Em mais de 8h de discursos pró e contra o PL, outro destaque importante foi o texto conjunto feito pelos deputados Erika Hilton e Pastor Henrique Vieira (PSOL-RJ).

“O Brasil é um espaço social diverso e não pode ser reduzido a propriedade moral de nenhuma religião particular que seja. Por uma descolonização dos corpos, dos afetos, das políticas, dos sexos, dos gêneros, das crenças, dos credos. Por liberdades individuais e políticas”, dizia o texto.

 “Por liberdade e proteção ao amor, seja ele como for, por igualdade de direitos, igualdade entre todas as pessoas, por justiça social, racial, sexual e de gênero para todas as pessoas. Pelo direito de amar e constituir famílias plurais, por uma sociedade plural, diversa, celebrativa e pacífica. Pelo direito à existência e celebração do amor entre pessoas LGBTQIA+. Por um Brasil livre do ódio e cheio de amor”, completou Erika Hilton durante a leitura do texto.

A votação do PL foi adiada a pedido do relator, o deputado conservador Pastor Eurico (PL-PE). “Gostaria de pedir que nos desse mais um tempo, em respeito aos que honrosamente falaram aqui e até aos que nos desrespeitaram, para provar que não há retaliação e não estamos aqui para impor nada”, disse.

O PL deve ganhar uma nova redação. A próxima votação está marcada para 10 de outubro. 

Direito ao casamento homoafetivo no Brasil

Proposto inicialmente pelo então deputado Clodovil Hernandes (PTC-SP), que buscava regulamentar o casamento homoafetivo (entre pessoas do mesmo gênero), o PL 580/07 foi desengavetado com seu teor original deturpado pelo relator. Sua proposta inclui um parágrafo no Artigo 1.521 do Código Civil, que prevê os casos em que o casamento é proibido no Brasil, com o seguinte trecho: “Nos termos constitucionais, nenhuma relação entre pessoas do mesmo sexo pode equiparar-se ao casamento ou a entidade familiar”.

Se aprovado na Comissão de Previdência, o PL 580/07 ainda será encaminhado para a Comissão de Constituição e Justiça da Câmara, onde a expectativa é que seja declarado inconstitucional.
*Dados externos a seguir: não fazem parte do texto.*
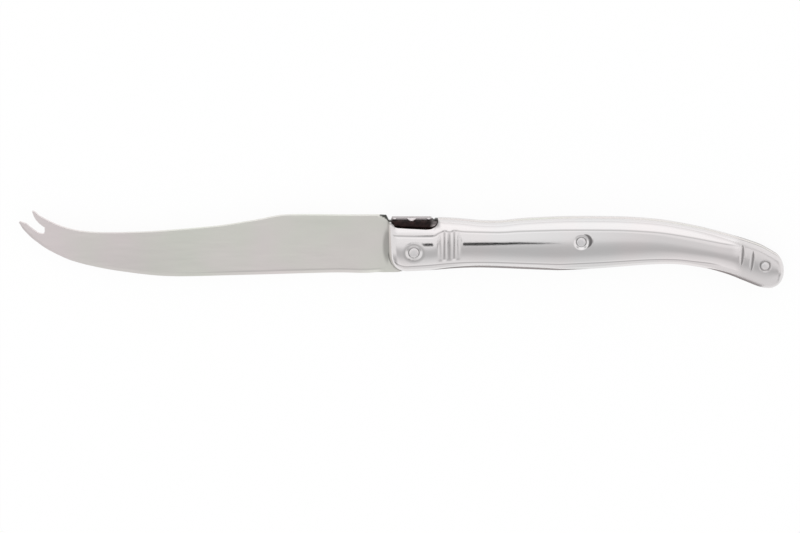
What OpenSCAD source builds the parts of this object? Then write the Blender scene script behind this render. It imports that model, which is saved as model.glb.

Isso porque o Supremo Tribunal Federal (STF), órgão máximo de interpretação da Constituição, já tem um posicionamento claro sobre o tema.

Ainda em 2011, a Suprema Corte considerou que as relações homoafetivas (entre pessoas do mesmo gênero) podem ser equiparadas às uniões estáveis entre homens e mulheres e, portanto, constituem núcleo familiar.

A decisão foi reforçada dois anos depois pelo Conselho Nacional de Justiça (CNJ), quando este determinou que todos os cartórios do país são obrigados a oficializar casamentos homoafetivos.